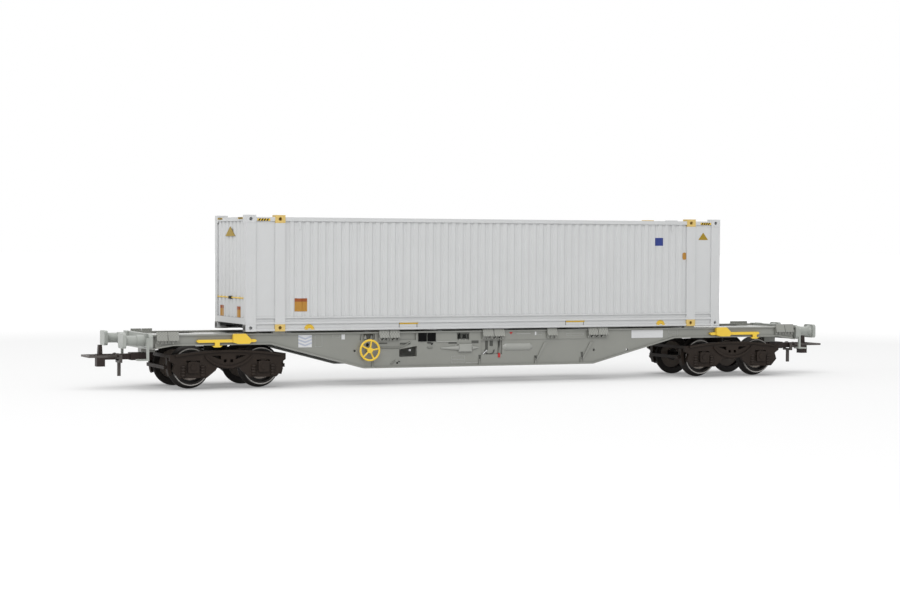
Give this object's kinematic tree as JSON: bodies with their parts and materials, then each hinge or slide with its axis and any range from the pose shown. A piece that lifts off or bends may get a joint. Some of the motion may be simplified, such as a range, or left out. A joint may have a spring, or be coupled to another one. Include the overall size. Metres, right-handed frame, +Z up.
{
  "type": "scale model container flatcar with container",
  "caption": "Model railway flatcar with fish-belly side sills, swivelling bogies, buffers and loop couplings, carrying a long lift-off container on its locking pins.",
  "frame": {"origin": "middle of the car, on the plane of the wheel flange bottoms", "axes": "+X along the car towards end b, +Y to the far side, +Z up"},
  "size_m": [0.242, 0.0292, 0.0492],
  "materials": {
    "frame_grey": "satin mid grey paint",
    "buffer_grey": "satin lighter grey plastic",
    "dark_steel": "blackened steel",
    "signal_yellow": "satin yellow paint",
    "black_paint": "matt black",
    "bogie_black": "matt brown-black moulded plastic",
    "wheel_steel": "blackened metal with a bright turned rim",
    "coupling_black": "black moulded plastic",
    "coupling_steel": "blackened sheet steel",
    "container_white": "satin grey-white plastic",
    "container_dark": "matt dark grey plastic",
    "casting_yellow": "satin ochre yellow"
  },
  "bodies": {
    "wagon": {"side_sill_near": "frame_grey", "side_sill_far": "frame_grey", "cross_bearers": "frame_grey", "end_frame_a": "frame_grey", "end_frame_b": "frame_grey", "headstock_a": "buffer_grey", "headstock_b": "buffer_grey", "buffers_a": "buffer_grey", "buffers_b": "buffer_grey", "corner_steps_a": "buffer_grey", "corner_steps_b": "buffer_grey", "pivot_pins": "dark_steel", "container_seats": "frame_grey", "folding_seats_near": "frame_grey", "folding_seats_far": "frame_grey", "side_levers_near": "signal_yellow", "side_levers_far": "signal_yellow", "handwheels": "signal_yellow", "brake_gear_near": "frame_grey", "brake_gear_far": "frame_grey", "black_plates": "black_paint"},
    "bogie_a": {"bogie_frame_a": "bogie_black", "brake_rigging_a": "bogie_black"},
    "bogie_b": {"bogie_frame_b": "bogie_black", "brake_rigging_b": "bogie_black"},
    "wheels_a_outer": {"wheelset_a_outer": "wheel_steel"},
    "wheels_a_inner": {"wheelset_a_inner": "wheel_steel"},
    "wheels_b_outer": {"wheelset_b_outer": "wheel_steel"},
    "wheels_b_inner": {"wheelset_b_inner": "wheel_steel"},
    "coupling_a": {"coupling_pocket_a": "coupling_black", "coupling_head_a": "coupling_black"},
    "coupling_b": {"coupling_pocket_b": "coupling_black", "coupling_head_b": "coupling_black"},
    "bow_a": {"coupling_bow_a": "coupling_steel"},
    "bow_b": {"coupling_bow_b": "coupling_steel"},
    "container": {"container_side_near": "container_white", "container_side_far": "container_white", "container_end_a": "container_white", "container_end_b": "container_white", "container_roof": "container_white", "container_floor": "container_dark", "corner_posts": "container_white", "frame_posts": "container_white", "corner_castings": "container_white", "frame_castings": "casting_yellow", "door_bars": "container_white"}
  },
  "joints": [
    {"name": "bogie_a_swivel", "type": "hinge", "parent": "wagon", "child": "bogie_a", "pos_m": [-0.0828, 0, 0.0062], "axis": [0, 0, 1], "range_deg": [-12, 12]},
    {"name": "wheels_a_outer_spin", "type": "hinge", "parent": "bogie_a", "child": "wheels_a_outer", "pos_m": [-0.09315, 0, 0.0062], "axis": [0, 1, 0], "continuous": true},
    {"name": "wheels_a_inner_spin", "type": "hinge", "parent": "bogie_a", "child": "wheels_a_inner", "pos_m": [-0.07245, 0, 0.0062], "axis": [0, 1, 0], "continuous": true},
    {"name": "coupling_a_swing", "type": "hinge", "parent": "wagon", "child": "coupling_a", "pos_m": [-0.1029, 0, 0.0092], "axis": [0, 0, 1], "range_deg": [-12, 12]},
    {"name": "bow_a_lift", "type": "hinge", "parent": "coupling_a", "child": "bow_a", "pos_m": [-0.112, 0, 0.00925], "axis": [0, 1, 0], "range_deg": [0, 15]},
    {"name": "bogie_b_swivel", "type": "hinge", "parent": "wagon", "child": "bogie_b", "pos_m": [0.0828, 0, 0.0062], "axis": [0, 0, 1], "range_deg": [-12, 12]},
    {"name": "wheels_b_outer_spin", "type": "hinge", "parent": "bogie_b", "child": "wheels_b_outer", "pos_m": [0.09315, 0, 0.0062], "axis": [0, 1, 0], "continuous": true},
    {"name": "wheels_b_inner_spin", "type": "hinge", "parent": "bogie_b", "child": "wheels_b_inner", "pos_m": [0.07245, 0, 0.0062], "axis": [0, 1, 0], "continuous": true},
    {"name": "coupling_b_swing", "type": "hinge", "parent": "wagon", "child": "coupling_b", "pos_m": [0.1029, 0, 0.0092], "axis": [0, 0, 1], "range_deg": [-12, 12]},
    {"name": "bow_b_lift", "type": "hinge", "parent": "coupling_b", "child": "bow_b", "pos_m": [0.112, 0, 0.00925], "axis": [0, -1, 0], "range_deg": [0, 15]},
    {"name": "container_lift", "type": "slide", "parent": "wagon", "child": "container", "axis": [0, 0, 1], "range_m": [0, 0.04]}
  ]
}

☆ ☆ ☆ ☆ ☆

» Required task
Your task is to print the whole listing again exactly.

» Solved problem
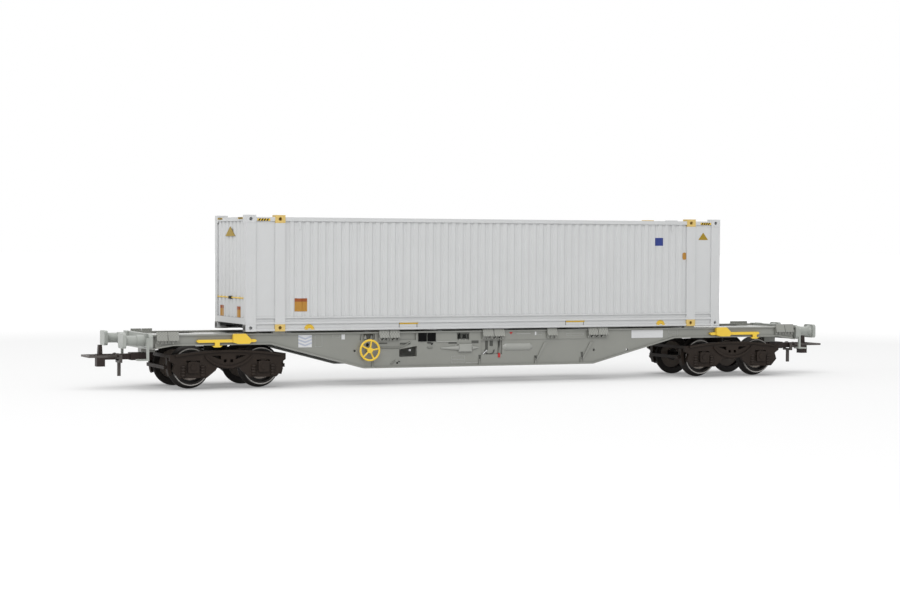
Give this object's kinematic tree as JSON: bodies with their parts and materials, then each hinge or slide with its axis and any range from the pose shown. A piece that lifts off or bends may get a joint. Some of the motion may be simplified, such as a range, or left out. A joint may have a spring, or be coupled to another one. Include the overall size. Metres, right-handed frame, +Z up.
{
  "type": "scale model container flatcar with container",
  "caption": "Model railway flatcar with fish-belly side sills, swivelling bogies, buffers and loop couplings, carrying a long lift-off container on its locking pins.",
  "frame": {"origin": "middle of the car, on the plane of the wheel flange bottoms", "axes": "+X along the car towards end b, +Y to the far side, +Z up"},
  "size_m": [0.242, 0.0292, 0.0492],
  "materials": {
    "frame_grey": "satin mid grey paint",
    "buffer_grey": "satin lighter grey plastic",
    "dark_steel": "blackened steel",
    "signal_yellow": "satin yellow paint",
    "black_paint": "matt black",
    "bogie_black": "matt brown-black moulded plastic",
    "wheel_steel": "blackened metal with a bright turned rim",
    "coupling_black": "black moulded plastic",
    "coupling_steel": "blackened sheet steel",
    "container_white": "satin grey-white plastic",
    "container_dark": "matt dark grey plastic",
    "casting_yellow": "satin ochre yellow"
  },
  "bodies": {
    "wagon": {"side_sill_near": "frame_grey", "side_sill_far": "frame_grey", "cross_bearers": "frame_grey", "end_frame_a": "frame_grey", "end_frame_b": "frame_grey", "headstock_a": "buffer_grey", "headstock_b": "buffer_grey", "buffers_a": "buffer_grey", "buffers_b": "buffer_grey", "corner_steps_a": "buffer_grey", "corner_steps_b": "buffer_grey", "pivot_pins": "dark_steel", "container_seats": "frame_grey", "folding_seats_near": "frame_grey", "folding_seats_far": "frame_grey", "side_levers_near": "signal_yellow", "side_levers_far": "signal_yellow", "handwheels": "signal_yellow", "brake_gear_near": "frame_grey", "brake_gear_far": "frame_grey", "black_plates": "black_paint"},
    "bogie_a": {"bogie_frame_a": "bogie_black", "brake_rigging_a": "bogie_black"},
    "bogie_b": {"bogie_frame_b": "bogie_black", "brake_rigging_b": "bogie_black"},
    "wheels_a_outer": {"wheelset_a_outer": "wheel_steel"},
    "wheels_a_inner": {"wheelset_a_inner": "wheel_steel"},
    "wheels_b_outer": {"wheelset_b_outer": "wheel_steel"},
    "wheels_b_inner": {"wheelset_b_inner": "wheel_steel"},
    "coupling_a": {"coupling_pocket_a": "coupling_black", "coupling_head_a": "coupling_black"},
    "coupling_b": {"coupling_pocket_b": "coupling_black", "coupling_head_b": "coupling_black"},
    "bow_a": {"coupling_bow_a": "coupling_steel"},
    "bow_b": {"coupling_bow_b": "coupling_steel"},
    "container": {"container_side_near": "container_white", "container_side_far": "container_white", "container_end_a": "container_white", "container_end_b": "container_white", "container_roof": "container_white", "container_floor": "container_dark", "corner_posts": "container_white", "frame_posts": "container_white", "corner_castings": "container_white", "frame_castings": "casting_yellow", "door_bars": "container_white"}
  },
  "joints": [
    {"name": "bogie_a_swivel", "type": "hinge", "parent": "wagon", "child": "bogie_a", "pos_m": [-0.0828, 0, 0.0062], "axis": [0, 0, 1], "range_deg": [-12, 12]},
    {"name": "wheels_a_outer_spin", "type": "hinge", "parent": "bogie_a", "child": "wheels_a_outer", "pos_m": [-0.09315, 0, 0.0062], "axis": [0, 1, 0], "continuous": true},
    {"name": "wheels_a_inner_spin", "type": "hinge", "parent": "bogie_a", "child": "wheels_a_inner", "pos_m": [-0.07245, 0, 0.0062], "axis": [0, 1, 0], "continuous": true},
    {"name": "coupling_a_swing", "type": "hinge", "parent": "wagon", "child": "coupling_a", "pos_m": [-0.1029, 0, 0.0092], "axis": [0, 0, 1], "range_deg": [-12, 12]},
    {"name": "bow_a_lift", "type": "hinge", "parent": "coupling_a", "child": "bow_a", "pos_m": [-0.112, 0, 0.00925], "axis": [0, 1, 0], "range_deg": [0, 15]},
    {"name": "bogie_b_swivel", "type": "hinge", "parent": "wagon", "child": "bogie_b", "pos_m": [0.0828, 0, 0.0062], "axis": [0, 0, 1], "range_deg": [-12, 12]},
    {"name": "wheels_b_outer_spin", "type": "hinge", "parent": "bogie_b", "child": "wheels_b_outer", "pos_m": [0.09315, 0, 0.0062], "axis": [0, 1, 0], "continuous": true},
    {"name": "wheels_b_inner_spin", "type": "hinge", "parent": "bogie_b", "child": "wheels_b_inner", "pos_m": [0.07245, 0, 0.0062], "axis": [0, 1, 0], "continuous": true},
    {"name": "coupling_b_swing", "type": "hinge", "parent": "wagon", "child": "coupling_b", "pos_m": [0.1029, 0, 0.0092], "axis": [0, 0, 1], "range_deg": [-12, 12]},
    {"name": "bow_b_lift", "type": "hinge", "parent": "coupling_b", "child": "bow_b", "pos_m": [0.112, 0, 0.00925], "axis": [0, -1, 0], "range_deg": [0, 15]},
    {"name": "container_lift", "type": "slide", "parent": "wagon", "child": "container", "axis": [0, 0, 1], "range_m": [0, 0.04]}
  ]
}